Final Thoughts: I really don't think there's anything more to say that hasn't already been said. This is without a shadow of a doubt, the worst wrestling show I've ever seen. Other than the unprofessional and bush league tactics of false advertisement (the lack of Solie and we never got to see Yoko/Bundy in more than 5-seconds of action), the best matches would barely pass as "decent". In several matches, you can see genuine effort, which makes it even more sad. Then, you get to the bottom of the barrel, which is just a collection of rotting garbage. Four matches, FOUR MATCHES, could be rated in the infamous negative star scale, with the staggering mess of Jake Roberts stealing the spotlight for all the wrong reasons.
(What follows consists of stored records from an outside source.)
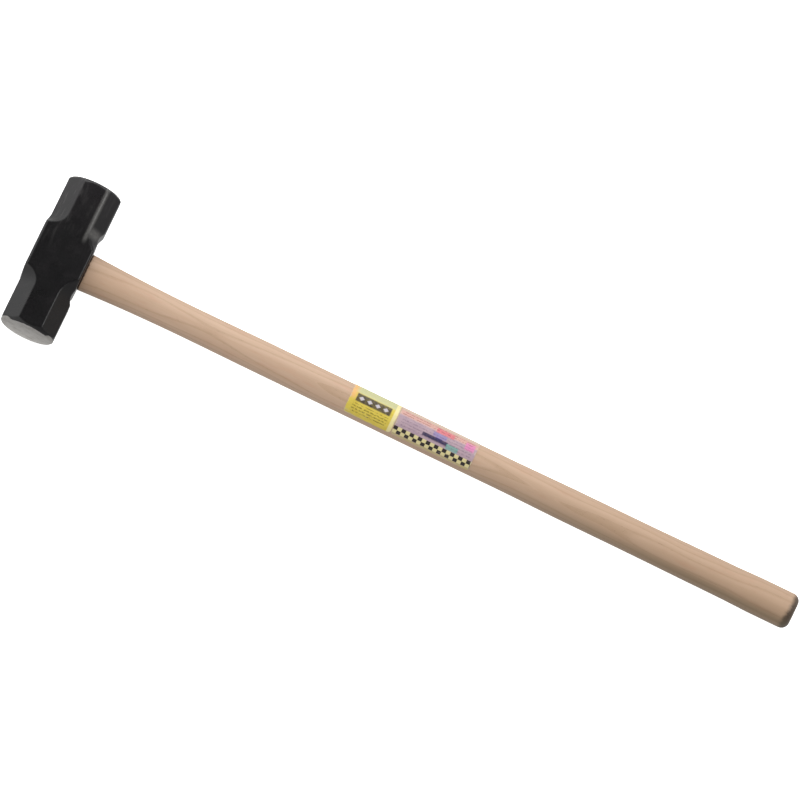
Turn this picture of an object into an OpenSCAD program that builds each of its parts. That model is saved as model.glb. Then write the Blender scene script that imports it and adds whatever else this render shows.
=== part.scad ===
// Sledgehammer: forged octagonal double-faced head on a straight wooden handle.
//
// The hammer lies on one cheek. +X runs along the handle to the grip end, +Y
// along the striking axis and +Z up out of the upper cheek. The origin is on
// the lower cheek, straight below the crossing of handle and striking axis.
// All lengths are in millimetres and all angles in degrees.

/* [Head] */
// Length of the head over the two striking faces
head_len = 178; // [165:1:185]
// Width of the octagonal polls across opposite flats
poll_w = 62.3; // [59:0.1:64]
// Width of each of the four flats that face the cheeks, the crown and the handle
poll_flat = 27.5; // [25:0.5:29]
// Height by which the crown side of the eye block stands proud of the polls
crown_pad = 1.75; // [0.5:0.05:2.5]
// Half length of the flat top of the crown pad
crown_pad_half_len = 29; // [27:0.5:31]
// Depth of the recess in the handle side of the eye block
seat_recess = 2.2; // [1:0.1:4]
// Distance from the middle to the hollow at each end of the seat
seat_hollow_y = 35; // [32:0.5:37]
// Radius of those hollows
seat_hollow_r = 14; // [12:1:18]
// Depth of those hollows below the seat
seat_hollow_dip = 1.2; // [0.4:0.1:2]
// Distance from the middle at which the poll chamfers begin to run out
chamfer_start = 44; // [42:0.5:48]
// Run-out radius of the chamfers on the crown side
crown_run_r = 18; // [15:1:24]
// Run-out radius of the chamfers on the handle side
seat_side_run_r = 38; // [30:1:42]
// Leg of the broken edges along the eye block
edge_break = 2.2; // [1:0.1:3]
// Radius of the flat part of each turned striking face
face_r = 29.3; // [27:0.1:29.4]

/* [Eye] */
// Length of the eye opening on the handle side, along the striking axis
eye_seat_l = 40.6; // [38:0.1:42]
// Length of the eye at its narrow waist
eye_waist_l = 37.2; // [35:0.1:38]
// Length of the eye opening on the crown side
eye_crown_l = 41; // [39:0.1:43]
// Width of the eye as a share of its length
eye_ratio = 0.735; // [0.7:0.005:0.78]
// Gap between the tongue and the wall of the eye
eye_gap = 0.05; // [0.02:0.01:0.1]

/* [Handle] */
// Overall length of the hammer from crown to grip end
total_len = 914.4; // [860:0.2:960]
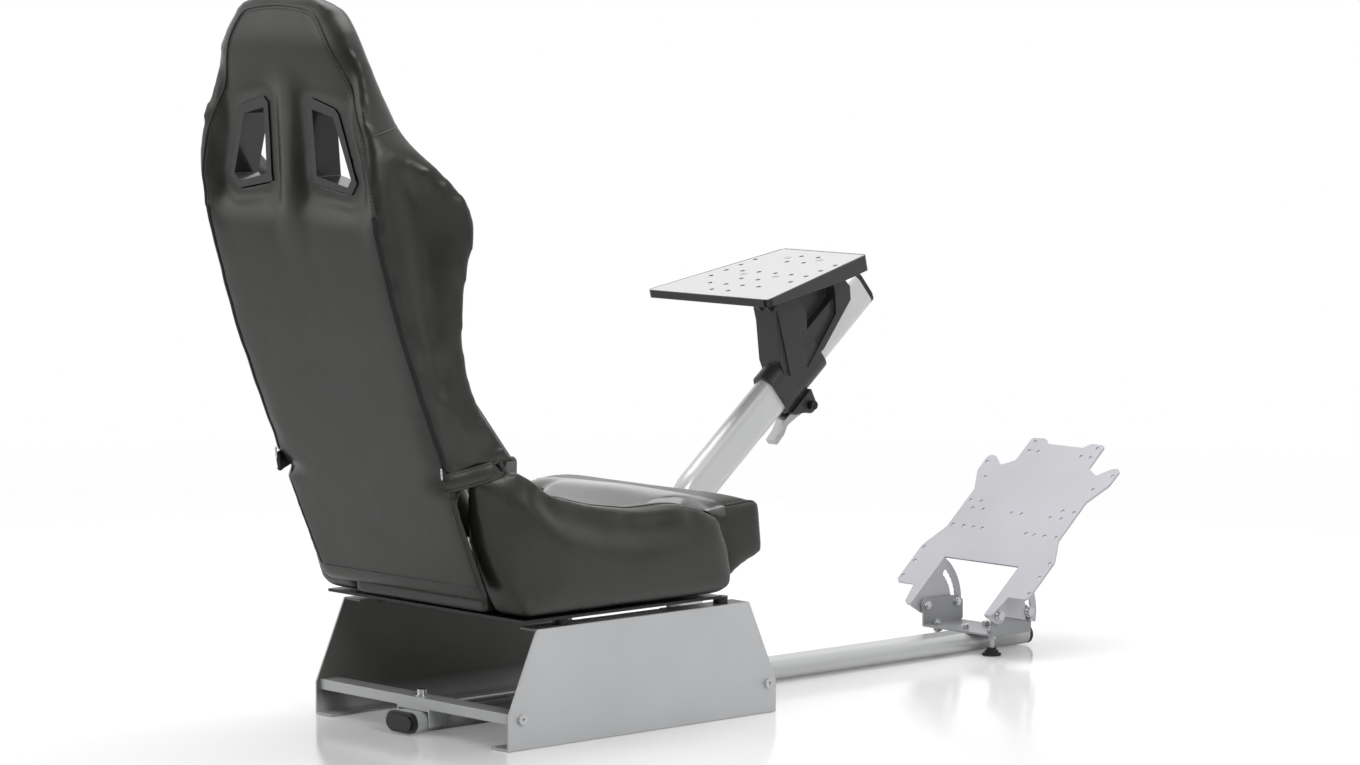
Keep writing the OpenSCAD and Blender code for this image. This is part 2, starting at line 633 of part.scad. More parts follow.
// Deck bracket: split sleeve on the column, two cheeks and a flange under the deck
sleeve_e = sleeve_s + sleeve_len;
lug_s = sleeve_s + 33;
lug_n = -col_w / 2 - 18;
bracket_hy = col_t / 2 + sleeve_play + sleeve_wall;
module deck_bracket() {
    color("#3a3937") difference() {
        union() {
            on_column() translate([sleeve_s, 0, 0]) rotate([90, 0, 90]) linear_extrude(sleeve_len) rotate(90)
                oval(col_w + 2 * (sleeve_play + sleeve_wall), col_t + 2 * (sleeve_play + sleeve_wall));
            on_column() side_slab(-bracket_hy, bracket_hy) polygon([[sleeve_s + 24, 20],
                [sleeve_s + 30, 40], [257, 101], [282, 143], [300, 133], [300, 60], [sleeve_e - 6, 30]]);
            // Central web and the skin over the column, which floor the side pockets
            on_column() side_slab(-5, 5) polygon([[sleeve_s + 30, 0], [257, 101], [282, 143], [390, 86],
                [379.6, 65.7], [382, 50], [384, 31], [373, 15], [290, -3], [sleeve_e - 22, -6]]);
            on_column() side_slab(-bracket_hy + 3, bracket_hy - 3) polygon([[251, -4], [290, -3], [373, 15],
                [379, 24], [373, 37], [260, 37], [251, 10]]);
            // Pocket walls: the rear block and the slim front rib, both full width
            on_column() side_slab(-bracket_hy - 3, bracket_hy + 3) polygon([[sleeve_s + 30, 12], [257, 101],
                [282, 143], [308, 130], [290, 88], [251, 2]]);
            on_column() side_slab(-bracket_hy - 3, bracket_hy + 3) polygon([[251, -2], [290, -3], [373, 15],
                [384, 31], [382, 50], [379.6, 65.7], [390, 86], [376, 93.4], [366, 66], [358, 46], [339, 19]]);
            on_deck() translate([78, -45, -deck_t - 5]) cube([148, 90, 5]);
            on_deck() for (s = [-1, 1]) translate([0, s * 10, 0]) side_slab(-3, 3)
                polygon([[62, -deck_t], [116, -deck_t], [116, -66]]);
            on_deck() translate([62, -14, -deck_t - 4]) cube([20, 28, 4]);
            lugs();
        }
        on_column() translate([sleeve_s - 60, 0, 0]) rotate([90, 0, 90]) linear_extrude(300) rotate(90)
            oval(col_w + 2 * sleeve_play, col_t + 2 * sleeve_play);
        on_column() translate([sleeve_s - 1, -1.5, -60]) cube([sleeve_len + 2, 3, 40]);
        on_column() translate([lug_s, 0, lug_n]) rotate([90, 0, 0]) cylinder(h = 60, d = screw_d + 0.4, center = true);
        on_deck() translate([0, 0, -deck_t]) translate([0, -100, 0]) cube([300, 200, 40]);
        on_deck() for (p = screw_uv, s = [-1, 1]) translate([p[0], s * p[1], -20]) cylinder(h = 20, d = 5.4);
    }
}
module lugs() {
    on_column() for (s = [-1, 1]) translate([0, s * 16, 0]) side_slab(-6, 6) union() {
        translate([lug_s, lug_n]) circle(r = 12);
        polygon([[sleeve_s + 1, -col_w / 2 - 3], [lug_s + 16, -col_w / 2 - 2], [lug_s + 11.5, lug_n - 3],
            [lug_s - 3, lug_n - 11.6], [sleeve_s + 15, lug_n + 1], [sleeve_s + 3, lug_n + 9]]);
    }
}
module clamp_bolt() {
    color("#1c1c1e") on_column() translate([lug_s, 0, lug_n]) rotate([90, 0, 0]) union() {
        translate([0, 0, -30]) cylinder(h = 60, d = screw_d);
        translate([0, 0, 22]) cylinder(h = 9, d = screw_d * 1.6);
        translate([0, 0, -29]) cylinder(h = 7, d = screw_d * 1.6, $fn = 6);
    }
}
module clamp_lever() {
    color("#c4c5c8") on_column() difference() {
        union() {
            translate([lug_s, 0, lug_n]) rotate([90, 0, 0]) cylinder(h = 18, r = 10, center = true);
            side_slab(-9, 9) polygon([[lug_s, lug_n + 9], [lug_s - 18, lug_n + 8], [lug_s - 18, lug_n - 6],
                [lug_s, lug_n - 9]]);
            side_slab(-9, 9) polygon([[lug_s - 14, lug_n + 8], [lug_s - 42, lug_n + 8],
                [lug_s - 57, lug_n + 2], [lug_s - lever_len, lug_n], [lug_s - lever_len, lug_n - 8],
                [lug_s - 57, lug_n - 7], [lug_s - 42, lug_n - 1], [lug_s - 14, lug_n - 6]]);
        }
        translate([lug_s, 0, lug_n]) rotate([90, 0, 0]) cylinder(h = 60, d = screw_d + 0.6, center = true);
    }
}

// Pedal tube: flat oval with a slot over each clamping screw
module pedal_tube() {
    color("#b8babc") difference() {
        translate([-tube_rear, 0, tube_z]) rotate([90, 0, 90]) linear_extrude(tube_rear + tube_front)
            difference() {
                oval(tube_w, tube_h);
                oval(tube_w - 2 * tube_wall, tube_h - 2 * tube_wall);
            }
        at_bars() translate([70, 0, tube_z]) linear_extrude(tube_h) oval(170, screw_d + 2);
        for (x = [10.5, 56.5]) translate([pivot_x + x, 0, tube_z]) cylinder(h = tube_h, d = screw_d + 0.4);
    }
}
module tube_cap() {
    rotate([90, 0, 90]) union() {
        linear_extrude(cap_t - 4) oval(tube_w, tube_h);
        linear_extrude(cap_t) oval(tube_w - 8, tube_h - 8);
        translate([0, 0, -6]) linear_extrude(7) oval(tube_w - 2 * tube_wall - 0.4, tube_h - 2 * tube_wall - 0.4);
    }
}
module tube_caps() {
    color("#1c1c1e") union() {
        translate([tube_front, 0, tube_z]) tube_cap();
        translate([-tube_rear, 0, tube_z]) rotate([0, 0, 180]) tube_cap();
    }
}
// Pedal bracket: U-shaped sheet on the tube, its walls inside the plate's ears
module pedal_bracket() {
    color("#a4a5a7") difference() {
        union() {
            translate([pivot_x - 6.5, -bracket_w / 2, tube_top]) cube([83, bracket_w, sheet_t]);
            for (s = [-1, 1]) translate([0, s * (bracket_w / 2 - sheet_t / 2), 0])
                side_slab(-sheet_t / 2, sheet_t / 2) union() {
                    polygon([[pivot_x - 6.5, tube_top], [pivot_x - 6.5, tube_top + bracket_h],
                        [pivot_x + 66, tube_top + bracket_h], [pivot_x + 76.5, tube_top + bracket_h - 8],
                        [pivot_x + 76.5, tube_top + 6], [pivot_x + 70, tube_top]]);
                    translate([pivot_x, pivot_z]) circle(r = 10);
                }
        }
        for (x = [0, slot_r]) translate([pivot_x + x, 0, pivot_z]) rotate([90, 0, 0])
            cylinder(h = 300, d = screw_d + 0.4, center = true);
        for (x = [10.5, 56.5]) translate([pivot_x + x, 0, tube_top - 1]) cylinder(h = 9, d = screw_d + 0.4);
        for (s = [-1, 1]) translate([pivot_x + 9.5, s * pad_y, tube_top - 1]) cylinder(h = 9, d = screw_d + 0.4);
    }
}
module bracket_bolts() {
    color("#d8d8da") for (x = [10.5, 56.5]) translate([pivot_x + x, 0, tube_top + sheet_t])
        bolt(screw_d, sheet_t + 10, 7);
}
// Levelling foot: pad on the floor, stud through the bracket with a nut above it
module level_foot() {
    translate([pivot_x + 9.5, pad_y, 0]) union() {
        cylinder(h = 3, d = pad_d);
        cylinder(h = 7, d = pad_d * 0.72);
        cylinder(h = 12, d = pad_d * 0.5);
        cylinder(h = tube_top + sheet_t + 9, d = screw_d);
        translate([0, 0, tube_top - 6]) cylinder(h = 6, d = screw_d * 1.7, $fn = 6);
        translate([0, 0, tube_top + sheet_t]) cylinder(h = 5, d = screw_d * 1.7, $fn = 6);
    }
}
module foot_left() {
    color("#2a2a2c") level_foot();
}
module foot_right() {
    color("#2a2a2c") mirror([0, 1, 0]) level_foot();
}

// Pedal plate: upper face plate_rise above the pivot, u measured up the plate from its wing foot
u0 = 19.5;
// Top edge of the cut-out between the ears
pp_cut = 78.5;
pp_half = [[-38, 76], [-38, 84], [-34, 90], [0, 97], [0, 130], [6, 136], [74, 136], [80, 134],
    [117, 114.5], [195, 114.5], [232, 135], [260, 136], [266, 130], [264, 119], [248, 98],
    [259, 77], [262, 75], [304, 75], [308, 71], [309, 49], [306, 43], [299, 36]];
ku = pplate_len / 309;
kv = pplate_w / 272;
function ppu(u) = u < 70 ? u : 70 + (u - 70) * (pplate_len - 70) / 239;
module pp_outline() {
    polygon(concat([for (p = pp_half) [u0 + ppu(p[0]), p[1] <= 99 && p[0] < 50 ? p[1] : p[1] * kv]],
        [for (i = [len(pp_half) - 1:-1:0]) [u0 + ppu(pp_half[i][0]),
            -(pp_half[i][1] <= 99 && pp_half[i][0] < 50 ? pp_half[i][1] : pp_half[i][1] * kv)]]));
}
pp_holes = [[301, 64], [282, 63], [282, 44], [251, 129], [221, 111], [173, 106], [173, 84], [158, 91], [158, 69],
    [158, 10], [122, 106], [122, 83], [122, 63], [122, 45], [72, 129], [44, 128], [13, 130]];
module pedal_plate() {
    color("#c6c5cb") on_pedals() difference() {
        union() {
            translate([0, 0, plate_rise - sheet_t]) linear_extrude(sheet_t) pp_outline();
            for (s = [-1, 1]) translate([0, s * (ear_y - sheet_t / 2), 0])
                side_slab(-sheet_t / 2, sheet_t / 2) intersection() {
                    union() {
                        intersection() {
                            circle(r = ear_r, $fn = 96);
                            polygon([[0, 0], [150, 200], [150, -200], [150 * cos(53.5), -150 * sin(53.5)]]);
                        }
                        circle(r = 13);
                        polygon([[u0 - 38, plate_rise], [u0 - 38, plate_rise - 6], [-11, -7], [13, -11],
                            [150 * 0.5 * cos(53.5), -150 * 0.5 * sin(53.5)], [ear_r, plate_rise]]);
                    }
                    translate([-100, -100]) square([200, 100 + plate_rise - 0.5]);
                }
        }
        translate([-60, -ear_y + sheet_t, -30]) cube([60 + pp_cut, 2 * (ear_y - sheet_t), 90]);
        for (p = pp_holes, s = [-1, 1]) translate([u0 + ppu(p[0]), s * p[1] * kv, plate_rise - 10])
            cylinder(h = 20, d = pplate_hole_d);
        rotate([90, 0, 0]) cylinder(h = 300, d = screw_d + 0.8, center = true);
        rotate([90, 0, 0]) linear_extrude(300, center = true) slot_2d();
    }
}
// Scalloped locking slot: from 14 below to 42 degrees above level with the pivot
module slot_2d() {
    a0 = -plate_tilt - 14;
    a1 = -plate_tilt + 42;
    w = screw_d / 2 + 0.8;
    union() {
        intersection() {
            difference() {
                circle(r = slot_r + w, $fn = 96);
                circle(r = slot_r - w, $fn = 96);
            }
            polygon([[0, 0], [150 * cos(a0), 150 * sin(a0)], [160 * cos((a0 + a1) / 2), 160 * sin((a0 + a1) / 2)],
                [150 * cos(a1), 150 * sin(a1)]]);
        }
        for (i = [0:notches]) rotate(a0 + i * (a1 - a0) / notches) translate([slot_r, 0])
            circle(r = w + 0.9);
    }
}
notches = 8;
module side_bolt() {
    rotate([-90, 0, 0]) union() {
        translate([0, 0, bracket_w / 2 - sheet_t - 4]) cylinder(h = 4, d = screw_d * 1.7, $fn = 6);
        translate([0, 0, bracket_w / 2 - sheet_t - 6]) cylinder(h = ear_y - bracket_w / 2 + sheet_t + 8, d = screw_d);
        translate([0, 0, bracket_w / 2]) cylinder(h = ear_y - sheet_t - bracket_w / 2 - 0.5, d = screw_d * 1.8);
        translate([0, 0, ear_y + 0.5]) cylinder(h = 1.6, d = screw_d * 2);
        translate([0, 0, ear_y + 2]) cylinder(h = 5, d = screw_d * 1.6);
    }
}
module pivot_bolts() {
    color("#d8d8da") for (s = [0, 1]) mirror([0, s, 0]) translate([pivot_x, 0, pivot_z]) side_bolt();
}
module lock_bolts() {
    color("#d8d8da") for (s = [0, 1]) mirror([0, s, 0]) translate([pivot_x + slot_r, 0, pivot_z]) side_bolt();
}

side_plate_right();
side_plate_left();
rear_crossbar();
front_crossbar();
crossbar_bolts();
tube_guides();
clamp_screws();
column_foot();
column_tube();
column_bolts();
column_cap();
seat_spacers();
seat_pan();
seat_cushion();
seat_bolster_right();
seat_bolster_left();
seat_hinge_plates();
back_hinge_arms();
back_shell();
back_pad();
head_pad();
back_bolster_right();
back_bolster_left();
harness_bezel_right();
harness_bezel_left();
back_zip();
deck_bracket();
wheel_deck();
deck_screws();
clamp_bolt();
clamp_lever();
pedal_tube();
tube_caps();
pedal_bracket();
bracket_bolts();
foot_right();
foot_left();
pedal_plate();
pivot_bolts();
lock_bolts();
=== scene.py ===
"""Sim racing cockpit: silver folded frame, leatherette bucket seat, wheel deck and pedal plate."""
import math

import bmesh
import bpy
import numpy as np
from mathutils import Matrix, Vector
from mathutils.bvhtree import BVHTree


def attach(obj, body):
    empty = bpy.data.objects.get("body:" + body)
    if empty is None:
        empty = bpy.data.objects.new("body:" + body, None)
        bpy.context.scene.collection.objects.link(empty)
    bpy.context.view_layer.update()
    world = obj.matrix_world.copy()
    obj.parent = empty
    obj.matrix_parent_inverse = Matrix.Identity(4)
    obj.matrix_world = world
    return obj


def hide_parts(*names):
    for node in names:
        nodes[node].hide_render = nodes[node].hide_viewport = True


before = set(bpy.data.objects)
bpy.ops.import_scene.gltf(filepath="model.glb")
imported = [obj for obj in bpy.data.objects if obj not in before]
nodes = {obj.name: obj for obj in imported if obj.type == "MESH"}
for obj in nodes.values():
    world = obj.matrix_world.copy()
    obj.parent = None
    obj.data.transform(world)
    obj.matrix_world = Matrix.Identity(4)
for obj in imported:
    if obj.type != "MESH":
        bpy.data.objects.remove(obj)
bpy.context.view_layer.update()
scene = bpy.context.scene
scene.view_settings.view_transform = "Standard"

# Camera: stands behind the seat on the driver's right, a little above the head, with a long lens.
CAMERA_AT = Vector((-4.1568, -4.8560, 1.0783))
CAMERA_AZIMUTH = math.radians(47.726)
CAMERA_PITCH = math.radians(-5.536)
camera = bpy.data.objects.new("camera", bpy.data.cameras.new("camera"))
scene.collection.objects.link(camera)
camera.data.lens = 125.3
camera.data.sensor_width = 36.0
camera.data.shift_x = -0.0043
camera.data.shift_y = -0.0034
camera.data.clip_end = 60.0
camera.location = CAMERA_AT
camera.rotation_mode = "QUATERNION"
camera.rotation_quaternion = Vector((
    math.cos(CAMERA_PITCH) * math.cos(CAMERA_AZIMUTH),
    math.cos(CAMERA_PITCH) * math.sin(CAMERA_AZIMUTH),
    math.sin(CAMERA_PITCH),
)).to_track_quat("-Z", "Y")
scene.camera = camera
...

Roberts was always one of my favorite performers and a hell of a promo guy, but after this show, I could never look at him the same. Jake the master of in-ring psychology was no longer alive, but replaced by Jake, the man who let his personal demons get the better of him, and was allowed to show this form of himself in front of thousands of people in attendance and on live Pay-Per-View. I could only recommend this show as a curiosity, because it's a very disappointing show as a fan of wrestling, as well as depressing. I would much rather think of Jake Roberts cutting a promo on Ted Dibiase at WrestleMania VI, or Stan Lane working masterfully crafted tag matches with Bobby Eaton, than stars of the past either plucked from obscurity or hanging on far past the point that they should be allowed to perform in a ring.